Like Roger DeClements's castle, the heat comes from water heated in a basement boiler and routed through pipes in the concrete floor.

Steel beams support the first floor. Upper floors rest on closely spaced eight-by-twelve beams.

Bob will tell you, "I bought all the beams at a sale in Salem, Oregon, when a company had gone broke. I went down and looked at them and bought the whole two truckloads. I thought… I'll use them for something. At that time, it occurred to me to build the castle."

He adds, "I should never have found those beams."

First he built a teepee across the small lake from his future castle site. He lived in his wood shake teepee the entire time he was building.

Much of what Bob built with came here-like Bob himself-from a previous life somewhere else. "I read the want ads all the time," he says. "A lot of this stuff here is old planks and old lumber that we ran through the planer right here."

The beams came from a bankruptcy sale. The steel roof came from an old Standard Oil building being torn down. The bathroom vanities are antique dressers with a hole cut in the top for a recessed sink. The bar is from the old East Ave Tavern in Portland, Oregon. All the insulation he got for free from a Safeway supermarket being remodeled.

Like Roger's castle, the windows and doors are pointed Gothic arches-including a tall stained-glass mural inside the spiral stairwell. There are no curtains, but there are no neighbors, either. The floors are stone: slate from China or nearby Mount Adams.

Laying the concrete-block walls, he worked with an old mason who did near-perfect work. "He was slow," Bob remembers, "but he knew the business. When we got to the top floor, our roof was only off by three-eighths of an inch. This place was absolutely square.

Unlike Jerry Bjorklund, height wasn't an issue with local planners in Klickitat County. "They really didn't bother me about height," Bob says. "Now they would. Now they're pretty particular. And because I have so many code violations inside the house-like the stairwell, where I don't meet specifications-for my final inspection, they came out here and said, 'Bob, we'd just as soon you never got a final inspection. That's where we left that."

Even without the final official sign-off, he's confident he's inside the law. "My original permit goes back so far," Bob says. "Since then the rules have changed, so I'm grandfathered under an older disposition as far as the county inspections are concerned."

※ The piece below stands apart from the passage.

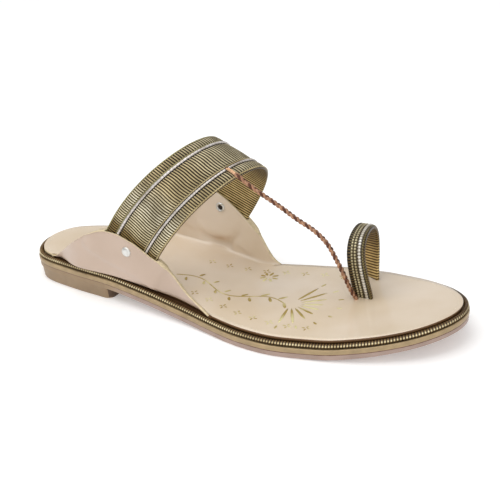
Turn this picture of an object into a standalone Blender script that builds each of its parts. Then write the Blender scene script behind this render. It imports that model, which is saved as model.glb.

But going up to sixty-five feet did complicate some details. "The wiring," he says, "is all inside conduit. It had to be. By the time I got to the place I was going to put my electricity in, the inspector said it was a commercial building because it was over three floors, so everything has to be in conduit. Otherwise, I probably wouldn't use it, but now I'm glad I did." Like the DeClements castle, tall evergreen trees stand so near the castle walls the gutters have to be cleaned of their needles. It's a terrifying job, so high up, but with forest fires a threat, it has to be done. Still, with the river so close and a constant, heavy flow of water from the natural artesian well, Bob's not too worried.

"The fire danger is modest to light because of the situation along the river," he says. "Nobody camps here because the government owns most of the surrounding land. But fire is one of the reasons why I went with concrete and steel."

All day long, in good weather, people raft and kayak past the west side of the castle. The river's rushing babble is the background sound to every minute here.

"See that rock over there?" Bob says, pointing at the steep cliffs on the opposite side of the White Salmon River. "It's the same kind of rock over here. So when I put my foundation in, I was right on bedrock. When the guy came to inspect my foundation, he said, 'What the hell are you expecting? Are you going to make a bomb shelter? I said, 'If the river ever comes up, it's not going to take my house out.»

And Bob Nippolt's glad he did. "In 1995, they had a hundred-year flood," he says. "The river crested four or five feet from right here. There were logs and chairs and everything in the world coming downstream."

With its bomb-shelter basement and huge beams, Bob admits most of his house is overbuilt. Getting it done took seven or eight years of less-than-continuous work. "I'd shut down in the wintertime," Bob says, "or I'd run out of money."

Unlike Jerry, Bob found bankers were willing to lend him money for his dream.

"I don't think financing was a problem," he says. "I have a loan through Countrywide-they were very happy to finance me. Earlier on, I had a local bank finance me. At that time, the house was fairly well known. As far as fire and things, it's pretty impervious to most disasters."